According to the P/S indicator, PERI’s shares are neither too expensive, nor too cheap. I did not use the P/E indicator to measure PERI’s competitors’ valuations since some of these companies are loss-making. In that respect, PERI seems to be reasonably valued compared to its competitors.

Chart
Data by YCharts

Right now PERI’s shares are also trading below their all-time high of $30 per share but also above their low of about $17 per share. All that means PERI’s shares are not overvalued.

Recession risks

Perion Network operates in an industry relying on sound economic growth. Not many firms would spend much on promotion and advertising during recessions when their main target is to survive.

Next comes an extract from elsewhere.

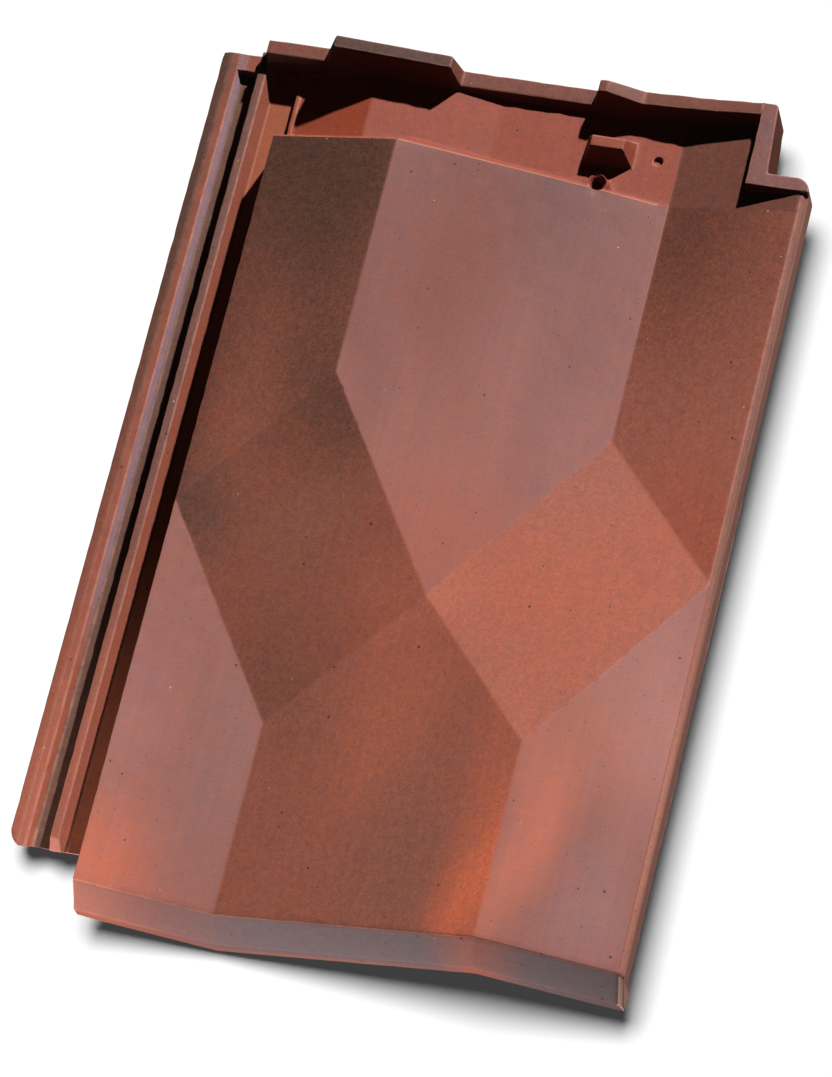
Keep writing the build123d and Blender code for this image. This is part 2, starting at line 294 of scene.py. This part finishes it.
def inside(at, low, high, soft):
    """1 inside a box, falling off softly at its sides."""
    share = 1.0
    for value, a, b, width in zip(at, low, high, soft):
        share *= min(max((value - a) / width + 0.5, 0), 1) * min(max((b - value) / width + 0.5, 0), 1)
    return ease(share)


def nose_line(x):
    """The height of the nose's upper edge, which is folded up on the right and down on the left."""
    rise = min(abs(x), FACE_WIDTH / 2 - abs(x)) * FOLD_RISE / (FACE_WIDTH / 4)
    return rise if x > 0 else -rise


def flash_and_painted_light_colour(at, middle, turned):
    """The large-scale colour at a place, for a facet with the given middle, with its painted sheen,
    highlights and shade.
    """
    stray = at + WIDE_STRAY * noise.noise_vector(at / WIDE_WAVE)
    stray += NARROW_STRAY * noise.noise_vector(at / NARROW_WAVE)
    left = spotted(stray, LEFT_GROUND, LEFT_TURNED)
    right = spotted(stray, RIGHT_SHEEN_GROUND, RIGHT_TURNED_SHEEN)
    colour = blend(left, right, turned)
    for low, high, soft, over, strength in ZONES:
        along = Vector((middle.x, at.y if soft[1] > LONG_FADE else middle.y, middle.z))
        colour = blend(colour, over, inside(along, low, high, soft) * strength)
    if middle.y < NOSE_TOP_Y and middle.x > NOSE_LEFT_X:
        # The nose's right corner is a flat painted highlight
        if middle.x > NOSE_CORNER_X:
            return NOSE_CORNER_HIGHLIGHT
        colour = spotted(Vector((at.x + NOSE_STRAY * (stray.x - at.x), at.y, at.z)), colour, NOSE_SPOTS)
        below = ease((nose_line(at.x) - at.z - NOSE_BAND_DEPTH) / NOSE_BAND_SOFT + 0.5)
        across = ease(NOSE_BAND_FULL - abs(at.x - NOSE_BAND_X) / NOSE_BAND_REACH)
        colour = blend(colour, NOSE_BAND, below * NOSE_BAND_STRENGTH * across)
    return colour


def facing(x, y):
    """1 on the facets of the face that fall to the right, 0 on the others, between them off the face."""
    a = abs(x)
    if a > FACE_WIDTH / 2 or not -11 < y < FACE_LENGTH + 2:
        return 0.5
    fold = FACE_WIDTH / 4
    if a < fold:
        low, high = MID_Y - (MID_Y - NOSE_FOLD_Y) * a / fold, MID_Y + (HEAD_FOLD_Y - MID_Y) * a / fold
    else:
        share = (a - fold) / fold
        low = NOSE_FOLD_Y + (SIDE_Y - NOSE_FOLD_Y) * share
        high = HEAD_FOLD_Y + (SIDE_Y - HEAD_FOLD_Y) * share
    if low < y < high:
        return 0.0
    return float(a < fold) if y >= high else float(a > fold)


def cut(mesh, at, normal):
    """Cuts the whole mesh by a plane and keeps both sides."""
    parts = mesh.verts[:] + mesh.edges[:] + mesh.faces[:]
    bmesh.ops.bisect_plane(mesh, geom=parts, dist=1e-7, plane_co=at, plane_no=normal)


def cut_across(mesh, axis, low, high):
    """Cuts the whole mesh by level planes across one axis, so that it can take the slight warp."""
    normal = Vector([1.0 if i == axis else 0.0 for i in range(3)])
    for step in range(1, int((high - low) / CUT_PITCH) + 1):
        at = place(0, 0, 0)
        at[axis] += MM * (low + (step - CUT_SHIFT) * CUT_PITCH)
        cut(mesh, at, normal)


def sharp_edges(mesh):
    """The edges to round: none on the slight nail boss, where the head step runs out, or next to slivers."""
    sharp = []
    for edge in mesh.edges:
        if not edge.is_manifold or abs(edge.calc_face_angle_signed(0)) < radians(SHARP_BEND):
            continue
        middle = in_tile((edge.verts[0].co + edge.verts[1].co) / 2)
        on_boss = NAIL_BOSS[0] < (middle.xy - Vector(NAIL)).length < NAIL_BOSS[1]
        at_step_end = (middle.xy - Vector(STEP_END)).length < STEP_END_REACH and middle.z > STEP_END_LEVEL
        smallest = min(face.calc_area() for face in edge.link_faces)
        if not on_boss and not at_step_end and smallest > SLIVER_AREA * MM * MM:
            sharp.append(edge)
    return sharp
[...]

In that respect, PERI is in a vulnerable position. The reason why I am saying a recession may be upon us is the fact many central banks, most notably the Fed, are getting very hawkish. This week the Fed would most probably raise the interest rates again. Many countries around the world, especially the EU are suffering from the energy crisis, whilst geopolitical tensions are escalating. Inflationary pressures are also near multi-decade highs.

Conclusion

All that is bad news for conservative investors since it means the equity prices have not reached their potential lows just yet. At the same time, PERI’s shares are at risk since their earnings results raise many questions. That means Perion Network’s shares are highly likely to plunge significantly should the next recession happen. I do not suggest that everyone should avoid the company at all costs. Not at all. But I would recommend prospective investors to wait for a full-scale recession and only then buy a small stake at PERI, if they deem appropriate.